Gündemin anlık değiştiği bir ülkede haftalık yazı hazırlamak gerçekten riskli… Son anda öyle gelişmeler olabilir ki, bir gün önce yazdığınız çöp olabilir!.. Öyle günlerden geçiyor ve geçeceğiz ki gelişmeleri hangi ucundan tutayım onu da bilmiyorum.
Rezilliği çıkan göçmenlerin kaçışı mı, şehitlerimizin dizi dizi tabutlarla Suriye topraklarından Türkiye topraklarına taşınması mı, ufakta beliren savaş tehdidi mi, bir Rusya bir ABD yandaşlığı politikasının fiyaskosu mu, AKP iktidarının devamını yani bekasını savaşta görüp gerginliği tırmandıran yandaş yalakaları mı?… Say sayabildiğini. Ülkenin onlarca çözümsüz gibi görünen sorunu, iktidarın varlığını sürdürmesi için ‘çözüm’ olabiliyor.
Başta komşular, dünyada bir tek dostu kalmamış bir ülkenin itibarsız vatandaşları olarak günlük hayatımızı çeşitli ekonomik zorluklar içinde mutsuz, umutsuz ve endişeli olarak yaşamanın ağırlığı altında ezilip kalıyoruz. ‘Sınırları açtık’ diyerek binlerce insanı perişan etmek ölümün kucağına atmak ne demek? Sen sınarları açınca karşı taraf ‘aman ne iyi hoş geldin’ mi diyecek?
İktidar için bunların bir önemi yok, ‘Suriye’de ne işimiz var?’ diyenlere ağız dolu hakaret eden zihniyetin iki temel amacı var artık. Öncelikle (sanki ülke topraklarını savunuyormuşuz gibi) savaş ile milliyetçiliği körüklemek, hamaseti en üst seviyeye taşıyıp iktidarlarını korumak! Ve tabii bir de bu kalabalık gündem içinde muhalefete hakaret diliyle saldırıp, ülke içindeki ağır sorunları gözden kaçırmak var!..
Yıllardır yaptıkları gibi, ‘palyaçoya bak’ taktiği… Gerçekten zor günlerden geçiyoruz, geçeceğiz. İçimizde taş gibi bir ağırlık, gülmeyi, mutlu olmayı dostlarla güzel şeylerden sohbet etmeyi unuttuk. En çok da çocuklarımıza gençlere umut vaad edemiyoruz, güzel bir gelecek bırakamıyoruz, ona yanıyorum.

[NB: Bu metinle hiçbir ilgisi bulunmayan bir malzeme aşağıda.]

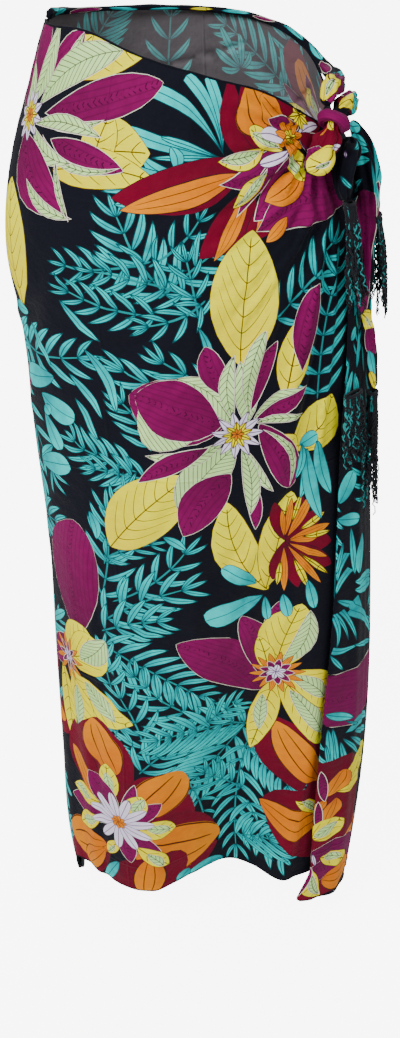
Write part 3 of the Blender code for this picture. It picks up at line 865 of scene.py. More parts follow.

İzmir’i İzmirliler’le yönetmek veya yönetmemek!
Başkan Tunç Soyer Büyükşehir Belediye Başkanlığına talip olurken ‘Aşkla İzmir’ dedi, kenti çok sevdiğinden dem vurdu hep. Evet, böyle bir görev gerçekten o kente büyük bir sevgiyle bağlı olmayı gerektiriyor. Ama Başkan’ın yakın çalışma arkadaşlarının özellikle danışmanlarının da İzmir’i en az o kadar İzmir’i biliyor, tanıyor ve seviyor olması gerekmez mi? Bu kente dair yaşanmışlığı mazisi olması beklenmez mi?

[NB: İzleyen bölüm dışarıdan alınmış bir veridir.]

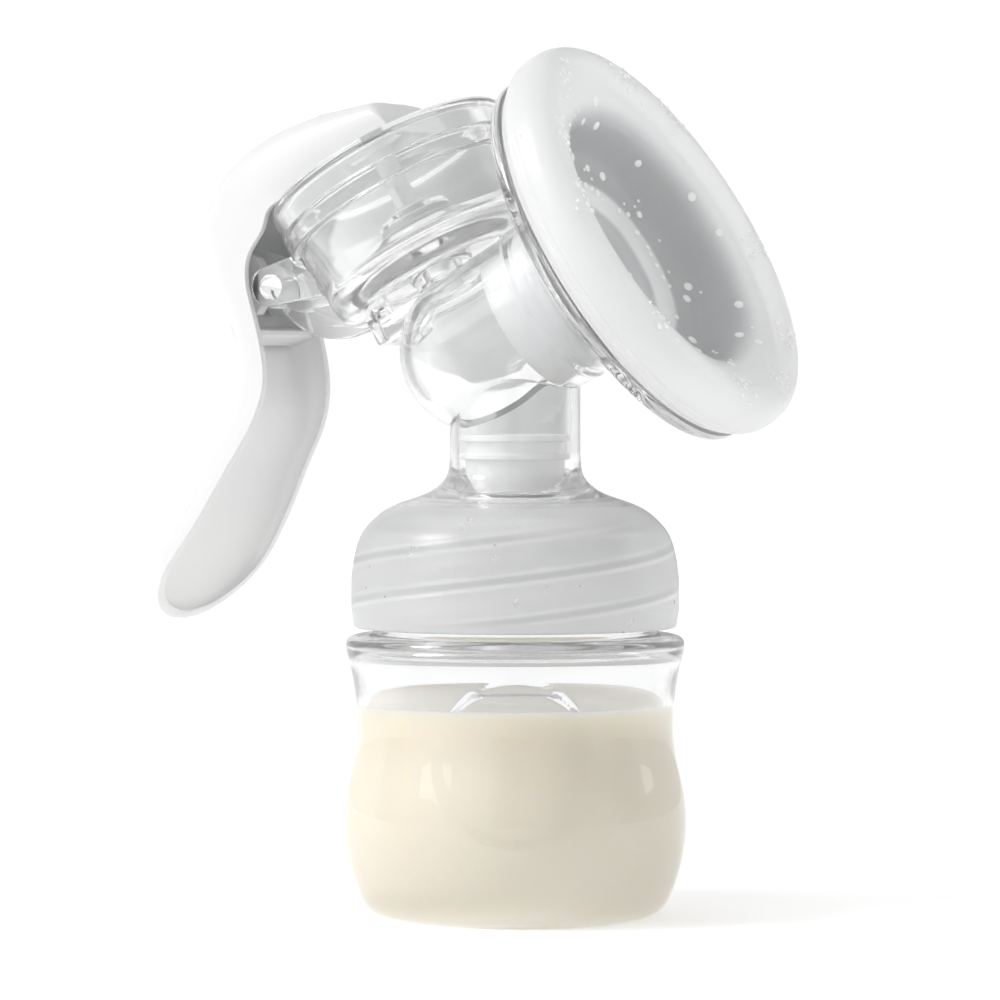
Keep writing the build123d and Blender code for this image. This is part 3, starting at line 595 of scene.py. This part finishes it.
# ------------------------------------------------------------------ materials
class Paint:
    """Small helper round one material's node tree."""

    def __init__(self, name):
        self.mat = bpy.data.materials.new(name)
        self.mat.use_nodes = True
        self.tree = self.mat.node_tree
        self.shader = self.tree.nodes["Principled BSDF"]
        self.out = self.tree.nodes["Material Output"]
        self.place = self.node("ShaderNodeTexCoord").outputs["Object"]

    def node(self, kind, **values):
        made = self.tree.nodes.new(kind)
        for key, value in values.items():
            setattr(made, key, value)
        return made

    def link(self, a, b):
        self.tree.links.new(a, b)

    def set(self, **values):
        names = {"color": "Base Color", "glass": "Transmission Weight", "ior": "IOR", "coat": "Coat Weight",
                 "coat_rough": "Coat Roughness", "subsurface": "Subsurface Weight",
                 "radius": "Subsurface Radius", "scale": "Subsurface Scale",
                 "specular": "Specular IOR Level"}
        for key, value in values.items():
            self.shader.inputs[names[key]].default_value = value

    def noise(self, scale, detail=3.0, stretch=None):
        made = self.node("ShaderNodeTexNoise")
        made.inputs["Scale"].default_value = scale
        made.inputs["Detail"].default_value = detail
        source = self.place
        if stretch:
            mapping = self.node("ShaderNodeMapping")
            mapping.inputs["Scale"].default_value = stretch
            self.link(self.place, mapping.inputs["Vector"])
            source = mapping.outputs["Vector"]
        self.link(source, made.inputs["Vector"])
        return made.outputs["Fac"]

    def span(self, value, low, high, start=0.3, stop=0.7, curve="LINEAR"):
        """Maps start..stop on to low..high."""
        made = self.node("ShaderNodeMapRange", interpolation_type=curve)
        for key, number in (("From Min", start), ("From Max", stop), ("To Min", low), ("To Max", high)):
            made.inputs[key].default_value = number
        self.link(value, made.inputs["Value"])
        return made.outputs["Result"]

    def math(self, operation, a, b=0.0):
        made = self.node("ShaderNodeMath", operation=operation)
        for slot, value in enumerate((a, b)):
            if isinstance(value, (int, float)):
                made.inputs[slot].default_value = value
            else:
                self.link(value, made.inputs[slot])
        return made.outputs[0]

    def along(self, direction):
        """Millimetres of the surface point along a direction."""
        made = self.node("ShaderNodeVectorMath", operation="DOT_PRODUCT")
        made.inputs[1].default_value = [float(k) / MM for k in direction]
        self.link(self.place, made.inputs[0])
        return made.outputs["Value"]

    def step(self, value, start, stop, low=0.0, high=1.0):
        """The same with soft ends."""
        return self.span(value, low, high, start, stop, "SMOOTHSTEP")

    def blend(self, value, a, b):
        made = self.node("ShaderNodeMix", data_type="RGBA")
        made.inputs["A"].default_value = (*a, 1)
        made.inputs["B"].default_value = (*b, 1)
        self.link(value, made.inputs["Factor"])
        return made.outputs["Result"]

    def colors(self, value, a, b, start=0.3, stop=0.7):
        self.link(self.blend(self.span(value, 0, 1, start, stop), a, b), self.shader.inputs["Base Color"])

    def roughness(self, value, low, high, start=0.3, stop=0.7):
        self.link(self.span(value, low, high, start, stop), self.shader.inputs["Roughness"])

    def bump(self, value, depth, strength=1.0):
        made = self.node("ShaderNodeBump")
        made.inputs["Strength"].default_value = strength
        made.inputs["Distance"].default_value = depth * MM
        self.link(value, made.inputs["Height"])
        self.link(made.outputs["Normal"], self.shader.inputs["Normal"])

    def light_shadow(self, tint=0.96, turns=99):
        """Shadow rays pass straight through, and so does light caught in a wall for more than some turns."""
        path = self.node("ShaderNodeLightPath")
        late = self.node("ShaderNodeMath", operation="GREATER_THAN")
        late.inputs[1].default_value = turns
        self.link(path.outputs["Ray Depth"], late.inputs[0])
        either = self.node("ShaderNodeMath", operation="MAXIMUM")
        self.link(path.outputs["Is Shadow Ray"], either.inputs[0])
        self.link(late.outputs[0], either.inputs[1])
        pass_through = self.node("ShaderNodeBsdfTransparent")
        pass_through.inputs["Color"].default_value = (tint, tint, tint, 1)
        mix = self.node("ShaderNodeMixShader")
        self.link(either.outputs[0], mix.inputs["Fac"])
        self.link(self.shader.outputs["BSDF"], mix.inputs[1])
        self.link(pass_through.outputs["BSDF"], mix.inputs[2])
        self.link(mix.outputs["Shader"], self.out.inputs["Surface"])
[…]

Hisar Camii diye yola çıkıp Çorakkapı Camiine giden, ‘İzmirli gazeteciler beni niye arıyor’ diyen danışman veya çalışanlarla bu iş olur mu? Öyle anekdotlar anlatılıyor ki, insanın aklı şaşıyor. Ayda bir gelip toplantı yapan ama yüklü danışmanlık ücretleriyle ihya olan İstanbullu danışmanlarla bu kentin kadim kültürüne yön vermek ne kadar mümkün olabilir?.. Kimsenin yeteneğine, bilgi ve birikimine laf edecek değiliz. Ama İzmir ‘danışılacak’ uzman, birikimli yetenekli… İnsan varlığı açısından bu kadar kısır mı?